The precise intentions of community sentence reform are difficult to unpick and may be pursued primarily for reasons other than the potential effect on the use of custody. For example, to improve public confidence in criminal justice, to reduce criminal justice costs, or to try to improve criminal justice effectiveness. But it is clear that reforming and introducing new community sanctions under the guise this will impact on the size of the prison population is a misapprehension. Community sentence reform does not offer an effective solution to the record high prison population nor will it address the overall scale and scope of the current demands placed on the criminal justice system. Those concerned with identifying credible, long-term strategies for addressing the use of prison and criminal justice will not find answers working only within the limited confines of the ‘alternatives to custody’ debate.

References

Herbert , N. 2010, Speech on Government Plans for Prison Reform, www.justice.gov.uk/news/sp221010a.htm (accessed 12 December 2010).

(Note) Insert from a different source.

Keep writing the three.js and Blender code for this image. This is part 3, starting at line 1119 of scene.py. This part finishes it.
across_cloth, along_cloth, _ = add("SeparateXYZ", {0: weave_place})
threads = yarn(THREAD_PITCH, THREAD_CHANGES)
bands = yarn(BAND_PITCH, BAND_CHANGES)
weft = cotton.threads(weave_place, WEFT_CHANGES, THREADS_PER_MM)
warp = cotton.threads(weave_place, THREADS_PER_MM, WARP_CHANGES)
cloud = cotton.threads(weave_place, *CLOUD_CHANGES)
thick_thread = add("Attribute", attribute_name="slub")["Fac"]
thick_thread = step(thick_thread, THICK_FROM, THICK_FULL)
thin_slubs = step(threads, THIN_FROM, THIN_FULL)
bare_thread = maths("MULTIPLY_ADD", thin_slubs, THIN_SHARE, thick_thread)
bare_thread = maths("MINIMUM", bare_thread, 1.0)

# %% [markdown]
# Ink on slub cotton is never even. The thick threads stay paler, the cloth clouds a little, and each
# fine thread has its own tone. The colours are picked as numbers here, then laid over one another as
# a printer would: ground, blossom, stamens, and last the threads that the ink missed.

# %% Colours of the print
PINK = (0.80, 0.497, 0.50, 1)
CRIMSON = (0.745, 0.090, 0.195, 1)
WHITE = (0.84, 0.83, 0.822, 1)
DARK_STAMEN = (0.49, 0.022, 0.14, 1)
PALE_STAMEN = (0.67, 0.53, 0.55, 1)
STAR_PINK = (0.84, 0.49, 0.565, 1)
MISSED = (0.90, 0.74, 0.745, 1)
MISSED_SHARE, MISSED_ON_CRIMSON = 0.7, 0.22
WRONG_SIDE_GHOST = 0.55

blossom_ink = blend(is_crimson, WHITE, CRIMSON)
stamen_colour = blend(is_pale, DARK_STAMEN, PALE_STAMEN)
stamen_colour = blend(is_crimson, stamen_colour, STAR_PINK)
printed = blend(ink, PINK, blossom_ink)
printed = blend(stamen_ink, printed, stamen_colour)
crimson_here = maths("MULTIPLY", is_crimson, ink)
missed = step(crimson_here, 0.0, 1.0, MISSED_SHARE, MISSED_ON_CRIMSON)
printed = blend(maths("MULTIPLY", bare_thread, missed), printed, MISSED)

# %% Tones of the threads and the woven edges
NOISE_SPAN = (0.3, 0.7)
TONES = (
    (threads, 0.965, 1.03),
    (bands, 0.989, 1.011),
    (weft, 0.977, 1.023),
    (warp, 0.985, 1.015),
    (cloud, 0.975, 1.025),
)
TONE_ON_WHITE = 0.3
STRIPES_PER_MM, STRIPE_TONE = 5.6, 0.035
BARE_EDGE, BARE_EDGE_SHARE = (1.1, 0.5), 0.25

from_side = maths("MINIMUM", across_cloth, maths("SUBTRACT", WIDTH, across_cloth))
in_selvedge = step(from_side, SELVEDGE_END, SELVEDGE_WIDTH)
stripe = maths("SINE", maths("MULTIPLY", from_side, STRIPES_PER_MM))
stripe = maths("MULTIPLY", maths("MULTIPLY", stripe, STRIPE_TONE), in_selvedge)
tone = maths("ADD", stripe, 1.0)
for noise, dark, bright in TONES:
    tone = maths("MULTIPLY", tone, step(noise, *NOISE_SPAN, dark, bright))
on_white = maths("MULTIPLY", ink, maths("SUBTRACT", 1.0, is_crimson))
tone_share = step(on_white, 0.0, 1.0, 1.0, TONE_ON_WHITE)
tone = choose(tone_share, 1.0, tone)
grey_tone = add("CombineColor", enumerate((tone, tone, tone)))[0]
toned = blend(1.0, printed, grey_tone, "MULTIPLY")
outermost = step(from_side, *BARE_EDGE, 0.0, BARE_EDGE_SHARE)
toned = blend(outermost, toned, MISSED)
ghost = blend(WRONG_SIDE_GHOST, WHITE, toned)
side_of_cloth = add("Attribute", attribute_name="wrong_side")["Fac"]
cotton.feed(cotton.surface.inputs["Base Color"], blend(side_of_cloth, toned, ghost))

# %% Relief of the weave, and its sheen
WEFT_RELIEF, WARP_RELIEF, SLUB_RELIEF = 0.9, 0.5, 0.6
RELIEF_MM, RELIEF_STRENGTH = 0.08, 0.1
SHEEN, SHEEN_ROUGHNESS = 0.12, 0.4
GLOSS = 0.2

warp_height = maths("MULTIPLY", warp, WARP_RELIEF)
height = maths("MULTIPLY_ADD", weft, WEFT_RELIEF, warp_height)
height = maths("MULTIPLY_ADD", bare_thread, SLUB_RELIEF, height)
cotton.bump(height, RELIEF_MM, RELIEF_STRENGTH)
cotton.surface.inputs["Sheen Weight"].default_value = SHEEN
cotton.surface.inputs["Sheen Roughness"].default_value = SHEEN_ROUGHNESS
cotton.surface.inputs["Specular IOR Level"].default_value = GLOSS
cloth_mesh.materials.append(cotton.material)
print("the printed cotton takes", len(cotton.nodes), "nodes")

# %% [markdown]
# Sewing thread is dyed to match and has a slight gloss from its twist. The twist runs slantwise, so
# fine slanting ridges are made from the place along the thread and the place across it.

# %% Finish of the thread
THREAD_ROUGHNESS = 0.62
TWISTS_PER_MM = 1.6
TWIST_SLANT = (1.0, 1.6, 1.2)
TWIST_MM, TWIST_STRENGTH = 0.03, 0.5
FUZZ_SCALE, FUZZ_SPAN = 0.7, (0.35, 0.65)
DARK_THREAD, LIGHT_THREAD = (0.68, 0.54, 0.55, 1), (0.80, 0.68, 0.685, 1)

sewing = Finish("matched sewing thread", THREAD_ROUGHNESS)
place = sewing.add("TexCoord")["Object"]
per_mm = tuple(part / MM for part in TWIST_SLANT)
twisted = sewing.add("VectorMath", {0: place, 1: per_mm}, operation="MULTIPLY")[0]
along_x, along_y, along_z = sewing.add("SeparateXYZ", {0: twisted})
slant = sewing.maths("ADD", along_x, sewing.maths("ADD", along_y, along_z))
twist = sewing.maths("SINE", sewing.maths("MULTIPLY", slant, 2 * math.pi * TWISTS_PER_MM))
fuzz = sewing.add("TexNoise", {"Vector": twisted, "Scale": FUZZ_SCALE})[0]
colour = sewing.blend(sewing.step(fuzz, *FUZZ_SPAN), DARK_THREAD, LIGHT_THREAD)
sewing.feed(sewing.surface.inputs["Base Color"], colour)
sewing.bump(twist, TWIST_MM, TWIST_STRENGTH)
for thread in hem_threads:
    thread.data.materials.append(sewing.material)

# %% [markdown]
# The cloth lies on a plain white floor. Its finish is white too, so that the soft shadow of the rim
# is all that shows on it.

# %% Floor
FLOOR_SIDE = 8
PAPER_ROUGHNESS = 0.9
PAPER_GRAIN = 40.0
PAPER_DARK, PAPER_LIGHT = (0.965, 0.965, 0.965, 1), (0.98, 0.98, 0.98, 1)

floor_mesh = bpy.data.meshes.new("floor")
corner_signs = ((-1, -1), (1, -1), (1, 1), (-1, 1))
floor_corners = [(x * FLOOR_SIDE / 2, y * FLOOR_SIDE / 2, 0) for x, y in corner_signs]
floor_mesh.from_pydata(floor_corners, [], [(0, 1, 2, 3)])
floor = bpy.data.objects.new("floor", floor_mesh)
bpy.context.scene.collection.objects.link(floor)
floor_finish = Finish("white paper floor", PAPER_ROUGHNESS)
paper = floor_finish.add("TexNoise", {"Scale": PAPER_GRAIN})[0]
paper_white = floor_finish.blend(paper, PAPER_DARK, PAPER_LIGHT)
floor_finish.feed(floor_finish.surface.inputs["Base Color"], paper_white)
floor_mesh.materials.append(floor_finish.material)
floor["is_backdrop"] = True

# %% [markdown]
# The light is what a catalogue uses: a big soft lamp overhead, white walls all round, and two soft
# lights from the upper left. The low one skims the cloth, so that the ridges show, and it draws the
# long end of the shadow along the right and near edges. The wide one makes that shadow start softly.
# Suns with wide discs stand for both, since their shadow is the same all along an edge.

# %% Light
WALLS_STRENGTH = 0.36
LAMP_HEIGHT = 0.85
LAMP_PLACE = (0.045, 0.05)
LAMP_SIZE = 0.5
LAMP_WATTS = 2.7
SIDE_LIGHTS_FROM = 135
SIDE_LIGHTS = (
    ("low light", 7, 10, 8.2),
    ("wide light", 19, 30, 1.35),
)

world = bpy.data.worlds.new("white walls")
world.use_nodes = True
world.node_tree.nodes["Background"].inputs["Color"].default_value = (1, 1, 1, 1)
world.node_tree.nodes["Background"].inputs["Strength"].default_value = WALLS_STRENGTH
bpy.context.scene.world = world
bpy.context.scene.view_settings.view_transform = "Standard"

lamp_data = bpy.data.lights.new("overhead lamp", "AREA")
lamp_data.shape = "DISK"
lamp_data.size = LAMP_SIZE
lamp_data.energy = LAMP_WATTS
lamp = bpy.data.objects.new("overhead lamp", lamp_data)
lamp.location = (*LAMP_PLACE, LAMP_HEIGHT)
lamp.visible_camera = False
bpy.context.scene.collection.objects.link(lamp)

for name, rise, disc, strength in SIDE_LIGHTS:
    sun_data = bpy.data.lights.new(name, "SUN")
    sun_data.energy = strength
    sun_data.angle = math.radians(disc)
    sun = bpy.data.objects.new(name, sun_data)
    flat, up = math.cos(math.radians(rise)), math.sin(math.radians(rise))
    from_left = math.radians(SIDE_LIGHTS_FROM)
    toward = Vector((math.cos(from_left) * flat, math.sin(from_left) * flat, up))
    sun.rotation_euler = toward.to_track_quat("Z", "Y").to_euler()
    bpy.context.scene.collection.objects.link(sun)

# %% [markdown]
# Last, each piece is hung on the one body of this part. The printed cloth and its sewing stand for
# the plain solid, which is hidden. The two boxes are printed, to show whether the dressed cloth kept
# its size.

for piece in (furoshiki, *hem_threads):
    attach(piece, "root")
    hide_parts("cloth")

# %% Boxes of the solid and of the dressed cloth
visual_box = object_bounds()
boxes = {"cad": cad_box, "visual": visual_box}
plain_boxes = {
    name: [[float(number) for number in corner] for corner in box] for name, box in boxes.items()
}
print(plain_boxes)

Hansard Lords debates 2010, Prison Howard League Commission, 22 February. 

Mair, G., Cross, N. and Taylor, S. 2007. The Use and Impact of the Community Order and the Suspended Sentence Order, London: Centre for Crime and Justice Studies.

McMahon, M. 1992. The Persistent Prison? Rethinking Decarceration and Penal Reform, Toronto: University of Toronto Press.

Mills, H., Silvestri, A., Grimshaw, R. and with Silberhorn-Armantrading, F. 2010. Prison and Probation Expenditure, 1999 – 2009, London: Centre for Crime and Justice Studies.

Wintour, P. 2010, ‘Ken Clarke plans tough changes to community service – run privately’, The Guardian, 26 November.